--- START DATA SUPPLIED ---

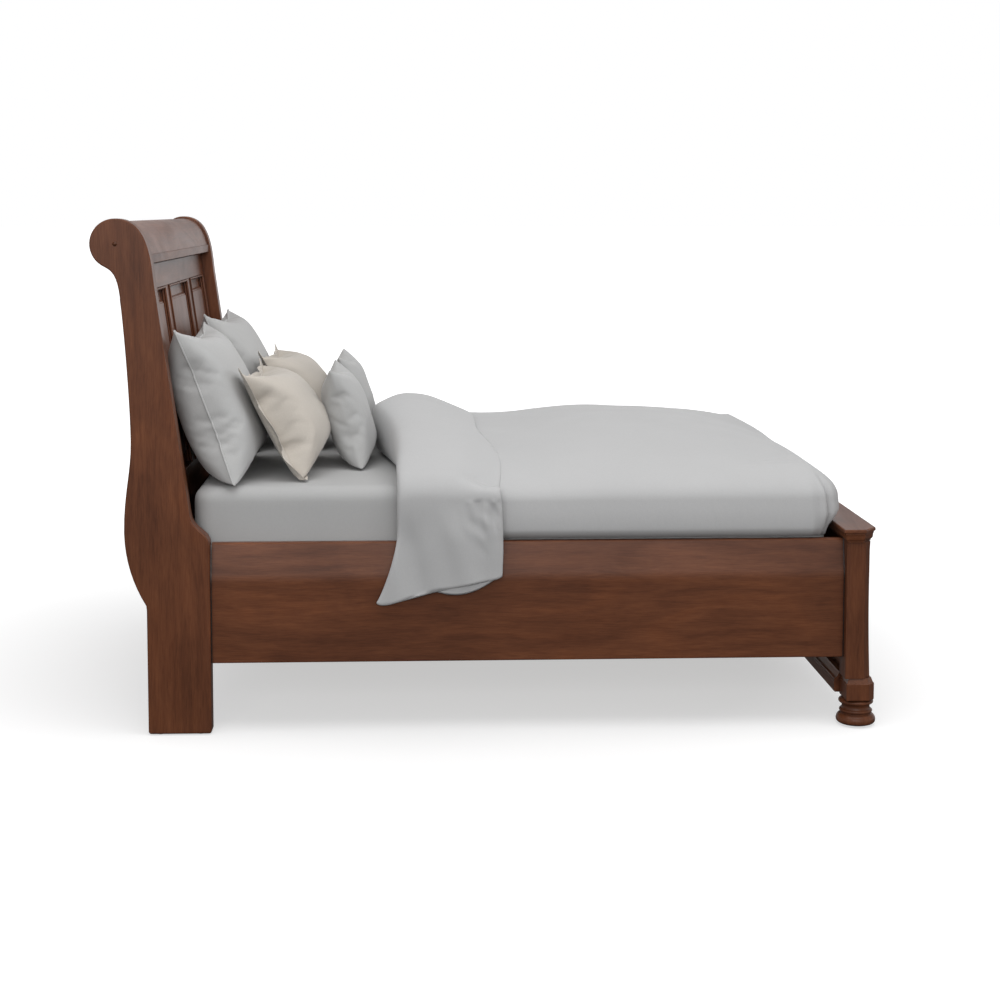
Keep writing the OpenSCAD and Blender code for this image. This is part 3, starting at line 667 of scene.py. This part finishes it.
def make_fitted_sheet(materials):
    """Sheet stretched over the mattress, open underneath."""
    low, high = np.array(MATTRESS_LOW), np.array(MATTRESS_HIGH)
    margin, drop = 0.0015, 0.25
    start = low + np.array([margin, margin, 0.001])
    end = high - np.array([margin, margin, 0.0])
    block = rounded_block(start, end, 0.06, 0.046, 0.014, bulge=0.001)
    rings = [pull_corners(ring, low, high) for ring in block]
    points, faces = closed_loft(rings, close_ends=False)
    middle = len(points)
    points.append(rings[-1].mean(0))
    n = len(rings[-1])
    last = middle - n
    faces += [[middle, last + i, last + (i + 1) % n] for i in range(n)]
    sheet = new_piece("fitted_sheet", points, faces, materials["sheet"])
    thick = sheet.modifiers.new("thickness", "SOLIDIFY")
    thick.thickness = 0.0009
    thick.offset = -1
    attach(sheet, "mattress")


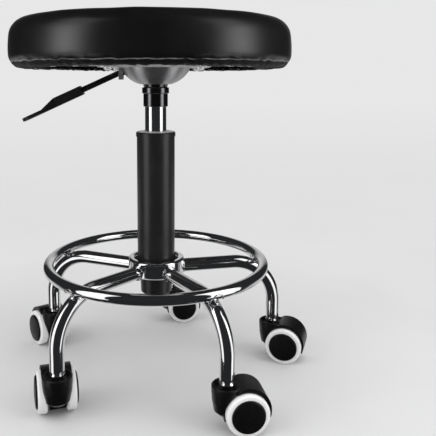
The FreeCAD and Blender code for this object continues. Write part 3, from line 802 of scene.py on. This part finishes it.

--- END DATA SUPPLIED ---

» TASK DESCRIPTION: Send back all of the entries exactly, with nothing missing.

» ANSWER TO THIS PROBLEM:
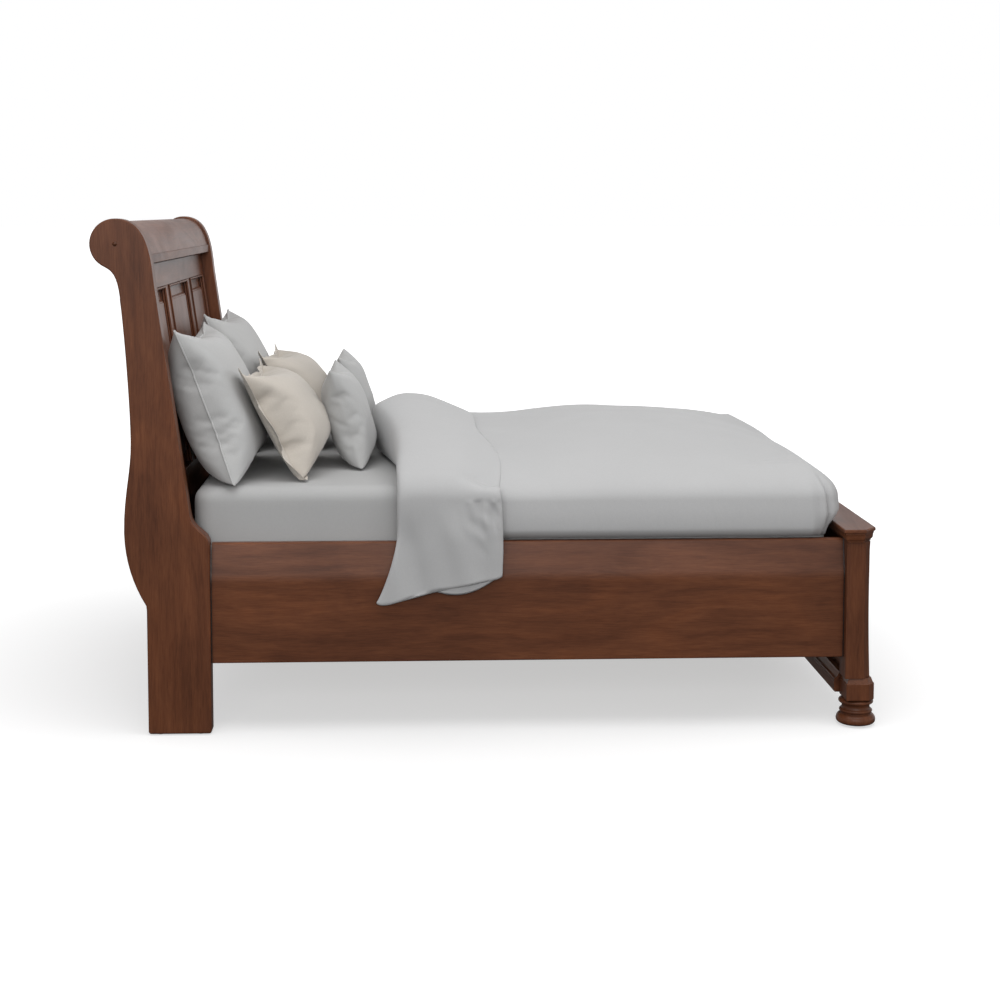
Keep writing the OpenSCAD and Blender code for this image. This is part 3, starting at line 667 of scene.py. This part finishes it.
def make_fitted_sheet(materials):
    """Sheet stretched over the mattress, open underneath."""
    low, high = np.array(MATTRESS_LOW), np.array(MATTRESS_HIGH)
    margin, drop = 0.0015, 0.25
    start = low + np.array([margin, margin, 0.001])
    end = high - np.array([margin, margin, 0.0])
    block = rounded_block(start, end, 0.06, 0.046, 0.014, bulge=0.001)
    rings = [pull_corners(ring, low, high) for ring in block]
    points, faces = closed_loft(rings, close_ends=False)
    middle = len(points)
    points.append(rings[-1].mean(0))
    n = len(rings[-1])
    last = middle - n
    faces += [[middle, last + i, last + (i + 1) % n] for i in range(n)]
    sheet = new_piece("fitted_sheet", points, faces, materials["sheet"])
    thick = sheet.modifiers.new("thickness", "SOLIDIFY")
    thick.thickness = 0.0009
    thick.offset = -1
    attach(sheet, "mattress")


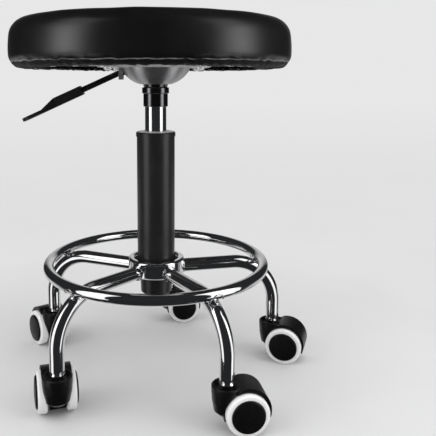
The FreeCAD and Blender code for this object continues. Write part 3, from line 802 of scene.py on. This part finishes it.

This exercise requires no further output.